In an age like the present, which is choking on the virtually exclusive valorisation of technology, what (and how) should students be taught, or putting it differently, what should they learn? Just consider the proliferating crises affecting the entire world population – the ongoing war in Ukraine, the fluctuating Iran war and its broadening ripple effect on energy prices (which is already affecting, not only availability of oil and petrol, but food supplies as well), and the social and political strife connected with 'illegal immigrants' in the US, Britain, and Europe, to mention only some – then it seems a daunting task to answer this question.
There are many – too many – intellectual sources, contemporary as well as throughout the history of the world, from which I could draw to answer it in a very provisional manner, so I'll have to be selective, but here goes. My perspective is mainly Western.
From the ancient Greek thinker, Plato – who had assimilated the insights of his predecessors, from Thales through Empedocles, Anaxagoras, and others to Heraclitus and Parmenides, and, of course, his teacher, Socrates, who claimed that he had learned from a woman named Diotima – we learned that Being and Becoming are the two poles constituting the tension field in which things appear in the material world of the senses and of particular things, on the one hand, and the intelligible world of the universal Forms, on the other.
Aristotle, Plato's Macedonian pupil (who taught Alexander, destined to become The Great), argued that the universal Forms are not outside of particular things, but their intelligible part instead. Together, they comprise what he called an entelechy. Moreover, Aristotle gave us an encompassing conceptualisation of causality as a sort of 'fourfold' (a concept that later returns in Martin Heidegger's philosophy, denoting the touchstone for a truly human mode of living), which is far richer and more fecund in explanatory terms than its modern reduction to only one of these. The four Aristotelian causes are the material, formal, working, and final causes, respectively.
A tree, for instance, has a material embodiment, or matter (the trunk, branches, leaves, and so on). It also has an intelligible form – not its shape, but its comprehensible essence, and a working cause, which accounts for its change, or growth. Its final cause, or telos, is perhaps the most important, insofar as it explains why the tree develops in the way that it does.
Obviously, for a human being this schema is more complex, although easily comprehensible. We have bodies (material cause), a formal, intelligible essence which makes us what we are, as distinct from other things, a working cause which explains changes in the course of our growth, and a final cause or human telos, which instantiates that towards which we 'grow' or what we strive for, both as a species and as individuals. For every individual the telos or final cause is different; some work towards the ideal writer they want to become, others strive for excellence in cooking, or singing, and so on. In this sense, our future(s) is a crucial factor for understanding what we do at present.

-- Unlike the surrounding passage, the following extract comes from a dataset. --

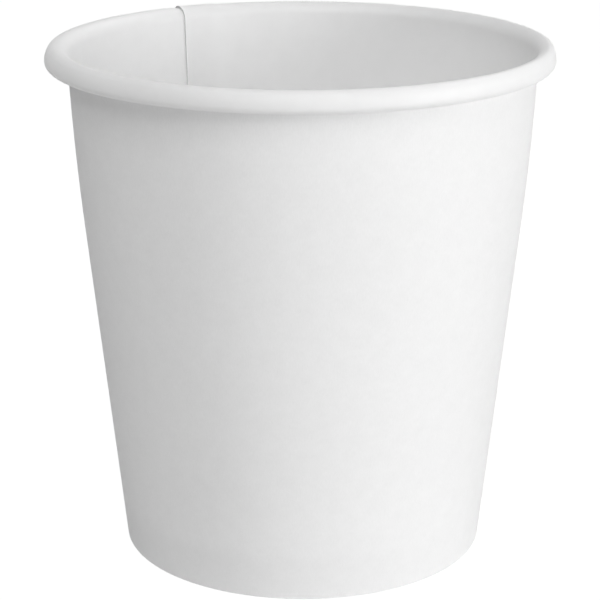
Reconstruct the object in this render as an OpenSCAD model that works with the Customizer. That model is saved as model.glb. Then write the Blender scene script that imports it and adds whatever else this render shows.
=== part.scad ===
// Paper coffee cup with a single wall.
// The sidewall is one sheet of board. From its lower raw edge it comes down inside the bottom's
// skirt, folds out and up at the foot, rises as a cone that straightens towards the rim, and rolls
// outwards and under until its upper raw edge is hidden in the roll.
// Its two ends are lapped at a side seam. The bottom is a disc with a skirt turned down, which is
// held in the fold of the foot.
// The origin is at the middle of the circle that the cup stands on, with +Z up.

/* [Cup] */
// Outside diameter over the rolled rim
rim_d = 73; // [68:0.5:80]
// Outside diameter of the wall where it meets the surface that the cup stands on
foot_d = 53.5; // [48:0.5:58]
// Height from the foot to the top of the rim
cup_h = 75; // [64:1:110]

/* [Wall] */
// Thickness of the sidewall's board
wall_t = 0.28; // [0.22:0.01:0.36]
// Height up to which the wall is a straight cone
straight_h = 48; // [25:1:56]
// Angle by which the wall turns towards upright above that height, in degrees
wall_bow = 3.7; // [0.5:0.1:5]

/* [Rolled rim] */
// Width of the roll, from the inner face of the wall to its outermost point
roll_w = 3.15; // [2.9:0.05:3.6]
// Radius of the roll's inner shoulder
crown_r = 1.85; // [1.5:0.05:2]
// Depth of the roll's widest point below its top
roll_drop = 2.08; // [1.7:0.02:2.3]
// Radius with which the roll turns under
tuck_r = 0.95; // [0.8:0.05:1.05]
// Gap between the wall and the edge that is tucked into the roll
tuck_gap = 0.4; // [0.3:0.05:0.5]
// Radius of the last turn, which ends in the raw edge
edge_r = 0.9; // [0.7:0.05:0.95]

/* [Side seam] */
// Width of the overlap, measured round the rim
lap_w = 5.3; // [4:0.1:9]
// Bearing of the inner end's raw edge, from +X towards +Y, in degrees
seam_bearing = 122.7; // [15:0.1:165]
// Step at the inner raw edge, by which the pressed overlap stands in from the wall
lap_in = 0.11; // [0.06:0.01:0.13]
// Step at the outer raw edge, by which the pressed overlap stands out from the wall
lap_out = 0.11; // [0.06:0.01:0.13]
// Length by which the pressed overlap thins out before the board's raw edges
lap_short = 0.12; // [0.05:0.01:0.3]
// Height above the bottom, and above the fold of the foot, at which the steps begin, because the
// foot is pressed flat
lap_rise = 0.4; // [0.2:0.1:2]

/* [Bottom] */
// Thickness of the bottom's board
bottom_t = 0.25; // [0.2:0.01:0.35]
// Height of the bottom's upper face above the foot
floor_h = 7.2; // [5.5:0.1:10]
// Radius of the bend between the disc and its skirt
bottom_r = 0.8; // [0.5:0.05:1.2]
// Gap between the bottom's lower face and the raw edge that the sidewall's fold ends in
hem_clear = 1.35; // [0.9:0.05:2]
// Gap between the lower edge of the skirt and the fold of the foot
skirt_gap = 0.15; // [0.05:0.05:0.6]
// Thickness of the sealed line between the skirt and the board on each side of it
seal_t = 0.01; // [0.01:0.01:0.05]

/* [Hidden] */

// Share of the outer shoulder's quarter turn that is made with the tighter radius, in degrees
brow_turn = 60;
// Turn of the last arc, which takes the raw edge past the top of its circle, in degrees
edge_turn = 100;
// Facets of the cup's full circle
$fn = 240;
// Most that one stretch of a bend turns, in degrees, and its greatest length
bend_cut = 12;
run_cut = 5;
// Distance under which two points of an outline are the same
same_point = 0.001;

// Angle of the cone's half-opening. Each pass puts the last value into the small terms: the
// board's slant thickness, the inner shoulder's rise and the bow, and they settle in a few passes.
function crown_base(lean) = cup_h - crown_r * (1 - sin(lean - wall_bow));
function front_gain(lean) = rim_d / 2 - roll_w - foot_d / 2 + wall_t / cos(lean);
function bow_loss(lean) = (crown_base(lean) - straight_h) * (tan(lean) - tan(lean - wall_bow / 2));
function next_lean(lean) = atan((front_gain(lean) + bow_loss(lean)) / crown_base(lean));
function settled(lean, passes) = passes == 0 ? lean : settled(next_lean(lean), passes - 1);
lean = settled(6, 12);
top_lean = lean - wall_bow;
bow_r = (crown_base(lean) - straight_h) / (cos((lean + top_lean) / 2) * 2 * sin(wall_bow / 2));

// The roll's outer shoulder is two arcs that share a tangent, from the top to the widest point
brow_w = roll_w - crown_r * cos(top_lean);
brow_det = sin(brow_turn) + cos(brow_turn) - 1;
brow_r = (brow_w * cos(brow_turn) - roll_drop * (1 - sin(brow_turn))) / brow_det;
side_r = (roll_drop * sin(brow_turn) - brow_w * (1 - cos(brow_turn))) / brow_det;
// Flat stretch under the roll, between the turn under and the turn up beside the wall
under_w = roll_w - 2 * tuck_r - wall_t - tuck_gap;

// The seam's sector, from the outer raw edge to the inner one
function turn_of(arc, radius) = arc / radius * 180 / PI;
lap_turn = turn_of(lap_w, rim_d / 2);
lap_start = seam_bearing - lap_turn;
// Depth of the board that the layers of the overlap share with the plain wall, past its middle
lap_root = 0.6 * wall_t;

// Inner face of the wall's cone at a height, and the height of the skirt's lower edge
function wall_in(z) = foot_d / 2 - wall_t / cos(lean) + z * tan(lean);
skirt_z = wall_t + skirt_gap;
// Height of the raw edge that the fold of the foot ends in
hem_h = floor_h - bottom_t - hem_clear;
// Place where the disc starts to bend into its skirt
bend_z = floor_h - bottom_r;
bend_x = wall_in(bend_z) - (seal_t + bottom_r) / cos(lean);
// Space between the two turns of the foot, which holds the skirt
hem_gap = bottom_t + 2 * seal_t;

// A strip of board is a list of steps along its front face, which lies on the left of the way it
// runs. Each step is [run, 0] for a straight stretch or [radius, turn] for a bend, with a left turn
// above zero, and starts where the last one ends. A pose is [x, y, heading].
function left_of(heading) = [-sin(heading), cos(heading)];
function place(pose) = [pose[0], pose[1]];
function ahead(pose, run) = [
    pose[0] + run * cos(pose[2]),
    pose[1] + run * sin(pose[2]),
    pose[2]
];
function round_bend(pose, radius, turn) =
    let (arm = sign(turn) * radius)
    let (end = place(pose) + arm * (left_of(pose[2]) - left_of(pose[2] + turn)))
    [end[0], end[1], pose[2] + turn];

// Poses along one step, without the one that it starts from
function step_poses(pose, size, turn) =
    let (cuts = ceil(max(abs(turn) / bend_cut, size * abs(turn) * PI / 180 / run_cut)))
    turn == 0
        ? [ahead(pose, size)]
        : [for (k = [1:cuts]) round_bend(pose, size, turn * k / cuts)];

// Poses along the whole strip
function strip_poses(poses, steps, i = 0) =
    i == len(steps)
        ? poses
        : strip_poses(
            concat(poses, step_poses(poses[len(poses) - 1], steps[i][0], steps[i][1])),
            steps,
            i + 1
        );

// Outline of the strip: out along its front face, and back along its back face
module strip(start, steps, board) {
    poses = strip_poses([start], steps);
    last = len(poses) - 1;
    front = [
        for (i = [0:last])
            if (i == 0 || norm(place(poses[i]) - place(poses[max(i - 1, 0)])) > same_point)
                place(poses[i])
    ];
    back = [for (i = [last:-1:0]) place(poses[i]) - board * left_of(poses[i][2])];
    polygon(concat(front, back));
}

// Outline of a layer that lies along a strip, with its front face moved out of the strip's
module layer(start, steps, shift, board) {
    moved_place = place(start) + shift * left_of(start[2]);
    moved_steps = [
        for (step = steps)
            [step[1] == 0 ? step[0] : step[0] - sign(step[1]) * shift, step[1]]
    ];
    strip([moved_place[0], moved_place[1], start[2]], moved_steps, board);
}

// Steps of the sidewall: the turned-in hem down to a height, the fold of the foot, the wall above a
// height, and the roll. The ends of the hem and the roll can be cut short of the raw edges.
function hem_steps(short, to_z) = [
    [(hem_h - short - to_z) / cos(lean), 0]
];
function fold_steps() = [
    [0, 90 + lean],
    [hem_gap / cos(lean), 0],
    [0, 90 - lean]
];
function wall_steps(from_z) = [
    [(straight_h - from_z) / cos(lean), 0],
    [bow_r, wall_bow]
];
function roll_steps(short) = [
    [crown_r, top_lean - 90],
    [brow_r, -brow_turn],
    [side_r, brow_turn - 90],
    [tuck_r, -90],
    [under_w, 0],
    [tuck_r, -90],
    [edge_r, turn_of(short, edge_r) - edge_turn]
];
function hem_start(short) = [
    wall_in(hem_h - short) - hem_gap / cos(lean),
    hem_h - short,
    -90 - lean
];

// Section of the plain sidewall, from raw edge to raw edge
module sidewall_section() {
    upper_steps = concat(wall_steps(wall_t), roll_steps(0));
    strip(hem_start(0), concat(hem_steps(0, wall_t), fold_steps(), upper_steps), wall_t);
}

// Layer that stands proud of the wall's inside or outside, from a height up to the roll's end
module wall_layer(from_z, shift, board) {
    steps = concat(wall_steps(from_z), roll_steps(lap_short));
    layer([wall_in(from_z), from_z, 90 - lean], steps, shift, board);
}

// Section of the overlap: its steps on the inside, on the outside and on the hem
module overlap_section() {
    fold_z = wall_t + lap_rise;
    back_shift = lap_root - wall_t;
    wall_layer(floor_h + lap_rise, lap_in, lap_in + lap_root);
    wall_layer(fold_z, back_shift, lap_root + lap_out);
    layer(hem_start(lap_short), hem_steps(lap_short, fold_z), back_shift, lap_root + lap_out);
}

// Section of the bottom, with its skirt turned down along the inside of the wall
module bottom_section() {
    steps = [
        [bend_x, 0],
        [bottom_r, -90 - lean],
        [(bend_z - bottom_r * sin(lean) - skirt_z) / cos(lean), 0]
    ];
    strip([0, floor_h, 0], steps, bottom_t);
}

// The folded and rolled sidewall, with the double thickness of its seam
module sidewall() {
    color("#f6f5f3") {
        rotate_extrude()
            sidewall_section();
        rotate_extrude(start = lap_start, angle = lap_turn)
            overlap_section();
    }
}

// The bottom with its skirt
module bottom_disc() {
    color("#efece6")
        rotate_extrude()
            bottom_section();
}

sidewall();
bottom_disc();
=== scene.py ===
"""Looks of a single-wall paper cup: its sheet of laminated board, its bottom and a studio."""

import logging
import math
from dataclasses import dataclass, field
from enum import Enum

import bpy
import numpy as np
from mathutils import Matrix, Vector


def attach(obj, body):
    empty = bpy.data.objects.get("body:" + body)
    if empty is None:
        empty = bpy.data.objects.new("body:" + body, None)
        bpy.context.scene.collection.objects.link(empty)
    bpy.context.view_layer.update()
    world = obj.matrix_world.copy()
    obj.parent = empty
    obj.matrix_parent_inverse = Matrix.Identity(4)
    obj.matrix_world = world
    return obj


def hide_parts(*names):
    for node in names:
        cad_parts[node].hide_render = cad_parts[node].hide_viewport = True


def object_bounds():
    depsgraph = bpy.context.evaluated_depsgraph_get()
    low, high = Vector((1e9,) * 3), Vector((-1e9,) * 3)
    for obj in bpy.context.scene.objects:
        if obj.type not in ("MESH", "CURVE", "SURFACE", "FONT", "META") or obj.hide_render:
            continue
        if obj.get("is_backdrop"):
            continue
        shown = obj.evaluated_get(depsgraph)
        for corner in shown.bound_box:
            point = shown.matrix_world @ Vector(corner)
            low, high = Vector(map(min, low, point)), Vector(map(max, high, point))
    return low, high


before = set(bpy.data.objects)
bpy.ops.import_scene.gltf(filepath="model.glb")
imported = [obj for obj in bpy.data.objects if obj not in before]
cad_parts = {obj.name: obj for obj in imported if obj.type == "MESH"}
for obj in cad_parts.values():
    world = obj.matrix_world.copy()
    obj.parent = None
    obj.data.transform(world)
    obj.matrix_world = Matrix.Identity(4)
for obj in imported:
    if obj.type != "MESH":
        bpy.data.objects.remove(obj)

LOG = logging.getLogger("paper_cup")
BODY = "root"
# Metres in a millimetre: sizes are in millimetres up to the moment that a mesh is made
MM = 0.001
# Rounding that a count of columns forgives, so that a stretch which divides evenly gets no more
COUNT_SLACK = 1e-6
# Sockets of the Mix node, which has inputs of the same name for each kind of value
MIX_SHARE = 0
MIX_NUMBER_A, MIX_NUMBER_B = 2, 3
MIX_COLOUR_A, MIX_COLOUR_B = 6, 7
MIX_COLOUR_OUT = 2


class Face(Enum):
    """Sides of a board, in the order of the material slots of its mesh."""

    LAMINATED = 0
    BARE = 1
    CUT = 2
    KNURLED = 3


def linear_rgba(hex_colour: str) -> tuple[float, float, float, float]:
    """Turn an sRGB hex colour into linear light.

    Args:
        hex_colour: Colour such as "#F2F2F2".

    Returns:
        Linear red, green and blue, and an alpha of 1.
    """
    channels = []
    for start in (1, 3, 5):
        value = int(hex_colour[start : start + 2], 16) / 255
        channels.append(value / 12.92 if value <= 0.04045 else ((value + 0.055) / 1.055) ** 2.4)
    return (channels[0], channels[1], channels[2], 1.0)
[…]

From the above it is already apparent that learning in what Bernard Stiegler calls a 'transindividual' manner – where knowledge is transferred from one individual to another, or others – always involves an incremental complexification. In this way, Plato, for instance, synthesised the accumulated knowledge of his predecessors, and Aristotle took this process further, giving us a synthesis that was even more comprehensive than Plato's.
Furthermore, while Plato was more mathematically oriented than Aristotle – as shown in his 'creation myth' (recounted in his dialogue, the Timaeus), where numbers, and not only Forms, are posited as essential mediators between God and individual things – Aristotle did justice to the empirical world of experience through observation.